Step 3. Locate the Valves 

With the handle and stem now removed, you should be able to see the valves. The valves go behind the wall so if you are unable to reach them you may need to call a professional. If you can see the valves, examine them to check for damage. 

Step 4. Use A Wrench To Remove the Valves

The valves can become corroded and worn as a result of a build-up of water sediment. Use a wrench to remove the worn valves.

Step 5. Replace Them With New Valves

With the old valves out of the way, install new ones in their place. The valves are responsible for controlling the flow of water so if the old ones were not in good condition, replacing them should stop the leak.

Step 6. Reassemble the Faucet

You can now put the faucet back together, making sure each part is securely placed in the right position. Once the faucet is reassembled, you can turn the water back on. 

Related Questions 

Below we have answered common questions about dealing with plumbing-related issues at home:

Where is the water cutoff valve for the bathtub?

Some bathtub faucets have stop valves inside the faucet, turn these valves off using a large screwdriver. The valve could also be under the sink or in the basement. The main shutoff is located either near the water meter or in the yard near where the main water line forks off towards your home. 

Can you change a faucet without turning off the water? 

Although it’s possible, it is not recommended due to the build-up of water pressure. It is easier, safer and more efficient to turn the water off before changing a faucet. 

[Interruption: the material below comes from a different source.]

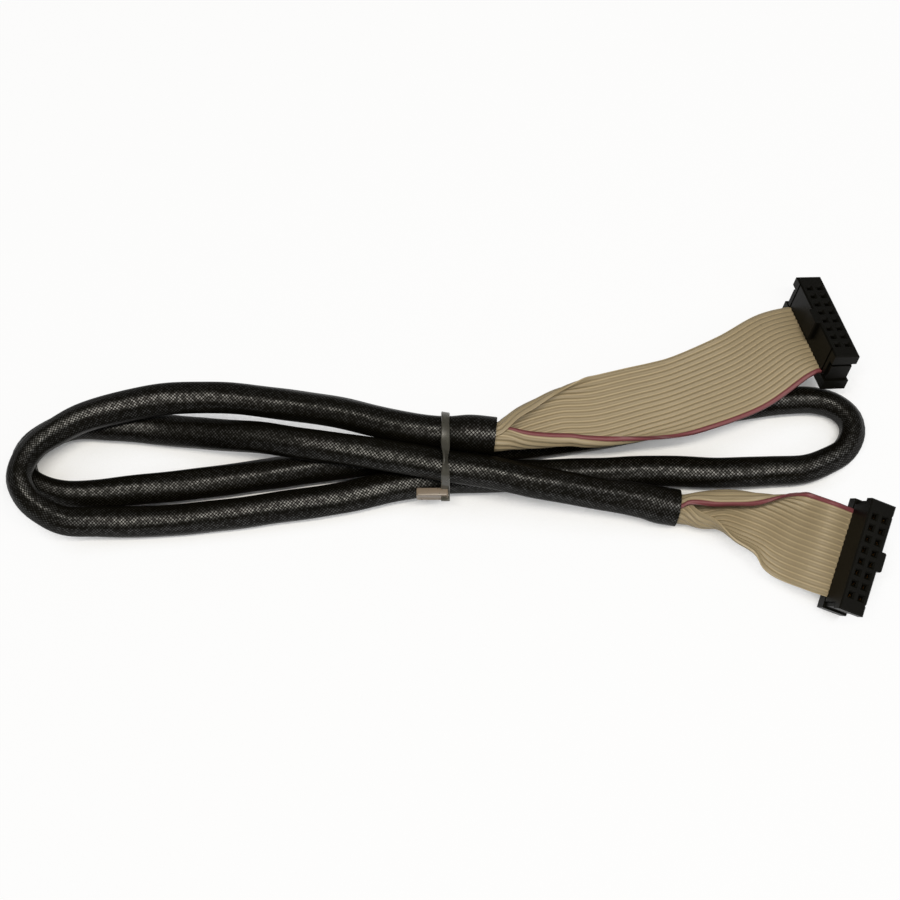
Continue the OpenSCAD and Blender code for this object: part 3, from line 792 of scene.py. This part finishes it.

How long does it take for water to stop after turning off main valve?

It will take a couple of minutes for the water to stop completely. If water continues to flow it is a sign the valve isn’t closed all the way or there is a leak that requires a plumber.

Is there a shut off valve for shower? 

Many showers have a shut off valve integrated into the faucet. If you remove the face panel of the faucet you should see the valve. Use a screwdriver to turn the valve off. Not all showers have their own valve so you may need to shut off the mains water line when carrying out plumbing work. 

Should you leave the hot water running?

Yes, turning the hot water on and off usually creates more problems than benefits. Turning the hot water off doesn’t save significant energy and once you need hot water again you may find it difficult to get the unit up and running. In addition to this, it will take anything from 20 – 60 minutes until hot water is ready for use. 

Next Steps

Don’t ignore a leaking faucet, even if the leak is only a drip at the moment. You can fix the problem yourself but, unless it is simply a loose handle that needs tightening, you are going to need replacement parts. Replacing worn, damaged, or broken parts should solve the problem. If the faucet still leaks, the issue is something deeper and it is best to call a plumber to identify and fix the cause of the problem.